TASK:
Quote the full listing word for word.

::: THE DATA :::

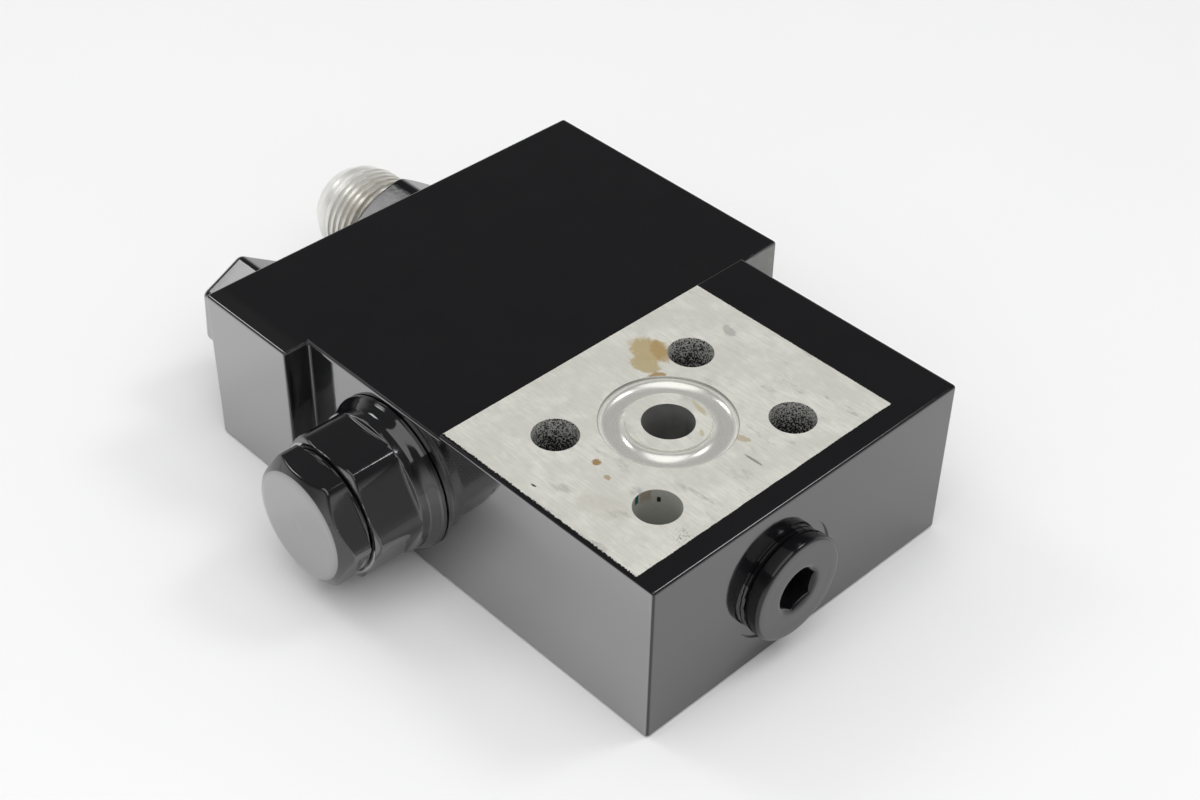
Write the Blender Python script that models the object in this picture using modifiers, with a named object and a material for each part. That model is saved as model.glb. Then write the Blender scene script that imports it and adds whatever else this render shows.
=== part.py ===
"""Hydraulic load holding valve.

A steel body bolts to a cylinder by its bare pad. A spring-loaded poppet holds
the cylinder's oil, a pilot piston pushes it open, and a relief cartridge
guards it. Metres, +Z up. The origin lies on the base, under the cylinder port.
"""

import math

import bmesh
import bpy
from mathutils import Matrix

# Clearance kept between pieces that touch or fit in each other
fit_gap = 0.0003

# Body: X runs to the plugged front face and Y to the right shoulder
front_reach = 0.0367
front_length = 0.0682
front_width = 0.1
left_reach = 0.0415
rear_length = 0.0798
rear_height = 0.044
step_height = 0.001
front_height = rear_height + step_height
right_shoulder = 0.013
left_shoulder = 0.007
left_shoulder_length = 0.0318
edge_round = 0.0009
step_round = 0.0003

# Cylinder port in the pad, with the land and the turned groove around it
port_radius = 0.00625
land_radius = 0.01
groove_radius = 0.01605
groove_depth = 0.0024
groove_wall = 0.0006

# Four clearance holes for the bolts that hold the valve to the cylinder
bolt_hole_radius = 0.0056
bolt_spacing_x = 0.0324
bolt_spacing_y = 0.0437
bolt_centre_x = 0.0023
bolt_centre_y = -0.0002

# Gallery along X from the front face to the main bore, under the port
gallery_radius = 0.0065
gallery_y = 0.0006
gallery_z = 0.021

# Socket plug that closes the gallery, with its flat seal ring
plug_thread_radius = 0.011
plug_thread_depth = 0.015
plug_shank_length = 0.012
plug_spotface_radius = 0.01555
plug_spotface_depth = 0.0005
plug_collar_radius = 0.01365
plug_collar_height = 0.004
plug_rim_round = 0.0009
plug_ring_thickness = 0.0015
plug_ring_radius = 0.0134
socket_across_flats = 0.01
socket_depth = 0.007
socket_lead = 0.0006
socket_corner_relief = 0.00012
socket_turn = 47.0

# Main bore along Y, entered from the left face; lengths follow each other inwards
bore_x = -0.0495
bore_z = 0.0224
cover_thread_radius = 0.0165
cover_thread_length = 0.01
annulus_radius = 0.015
annulus_length = 0.008
sleeve_bore_radius = 0.012
sleeve_length = 0.03
seat_length = 0.0065
pilot_bore_radius = 0.009
pilot_bore_length = 0.0355
pilot_drill_radius = 0.002
pilot_port_radius = 0.00625
pilot_port_depth = 0.014
pilot_spotface_radius = 0.012
pilot_spotface_depth = 0.0004

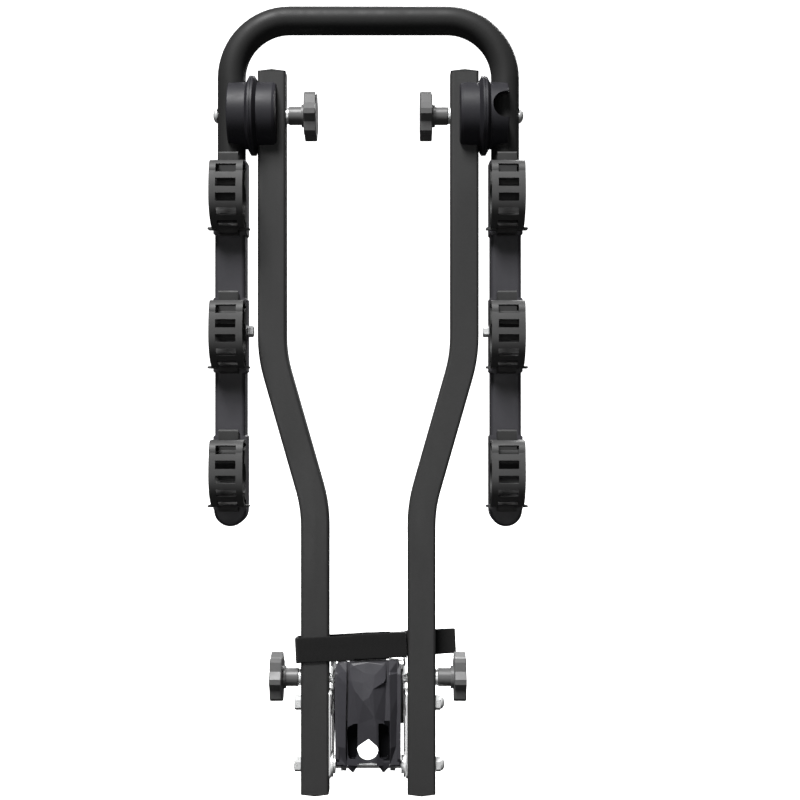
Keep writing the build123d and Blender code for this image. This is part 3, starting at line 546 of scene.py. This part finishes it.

:::

EXERCISE RESPONSE:
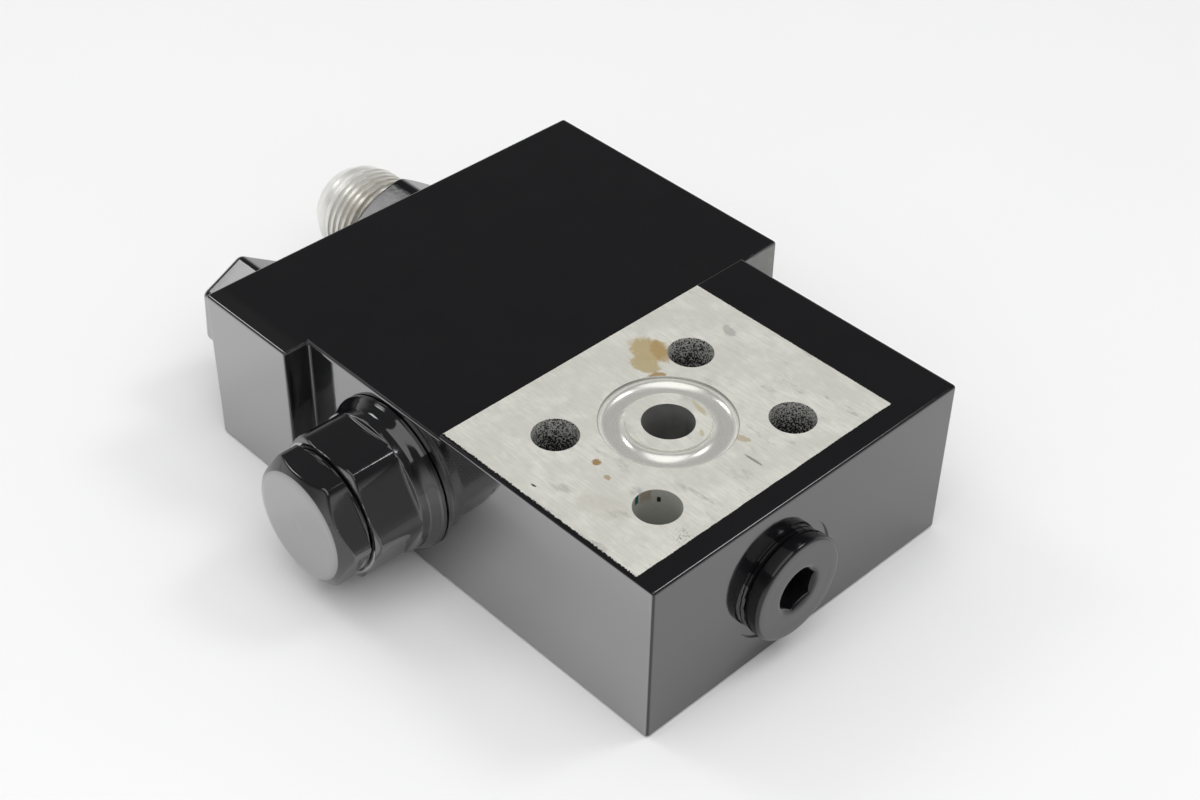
Write the Blender Python script that models the object in this picture using modifiers, with a named object and a material for each part. That model is saved as model.glb. Then write the Blender scene script that imports it and adds whatever else this render shows.
=== part.py ===
"""Hydraulic load holding valve.

A steel body bolts to a cylinder by its bare pad. A spring-loaded poppet holds
the cylinder's oil, a pilot piston pushes it open, and a relief cartridge
guards it. Metres, +Z up. The origin lies on the base, under the cylinder port.
"""

import math

import bmesh
import bpy
from mathutils import Matrix

# Clearance kept between pieces that touch or fit in each other
fit_gap = 0.0003

# Body: X runs to the plugged front face and Y to the right shoulder
front_reach = 0.0367
front_length = 0.0682
front_width = 0.1
left_reach = 0.0415
rear_length = 0.0798
rear_height = 0.044
step_height = 0.001
front_height = rear_height + step_height
right_shoulder = 0.013
left_shoulder = 0.007
left_shoulder_length = 0.0318
edge_round = 0.0009
step_round = 0.0003

# Cylinder port in the pad, with the land and the turned groove around it
port_radius = 0.00625
land_radius = 0.01
groove_radius = 0.01605
groove_depth = 0.0024
groove_wall = 0.0006

# Four clearance holes for the bolts that hold the valve to the cylinder
bolt_hole_radius = 0.0056
bolt_spacing_x = 0.0324
bolt_spacing_y = 0.0437
bolt_centre_x = 0.0023
bolt_centre_y = -0.0002

# Gallery along X from the front face to the main bore, under the port
gallery_radius = 0.0065
gallery_y = 0.0006
gallery_z = 0.021

# Socket plug that closes the gallery, with its flat seal ring
plug_thread_radius = 0.011
plug_thread_depth = 0.015
plug_shank_length = 0.012
plug_spotface_radius = 0.01555
plug_spotface_depth = 0.0005
plug_collar_radius = 0.01365
plug_collar_height = 0.004
plug_rim_round = 0.0009
plug_ring_thickness = 0.0015
plug_ring_radius = 0.0134
socket_across_flats = 0.01
socket_depth = 0.007
socket_lead = 0.0006
socket_corner_relief = 0.00012
socket_turn = 47.0

# Main bore along Y, entered from the left face; lengths follow each other inwards
bore_x = -0.0495
bore_z = 0.0224
cover_thread_radius = 0.0165
cover_thread_length = 0.01
annulus_radius = 0.015
annulus_length = 0.008
sleeve_bore_radius = 0.012
sleeve_length = 0.03
seat_length = 0.0065
pilot_bore_radius = 0.009
pilot_bore_length = 0.0355
pilot_drill_radius = 0.002
pilot_port_radius = 0.00625
pilot_port_depth = 0.014
pilot_spotface_radius = 0.012
pilot_spotface_depth = 0.0004

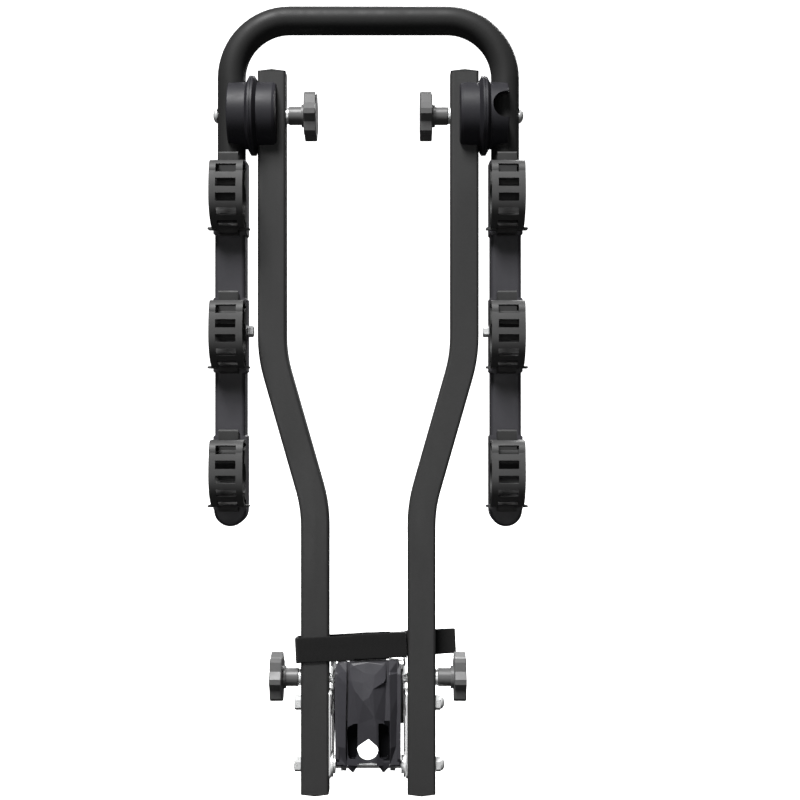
Keep writing the build123d and Blender code for this image. This is part 3, starting at line 546 of scene.py. This part finishes it.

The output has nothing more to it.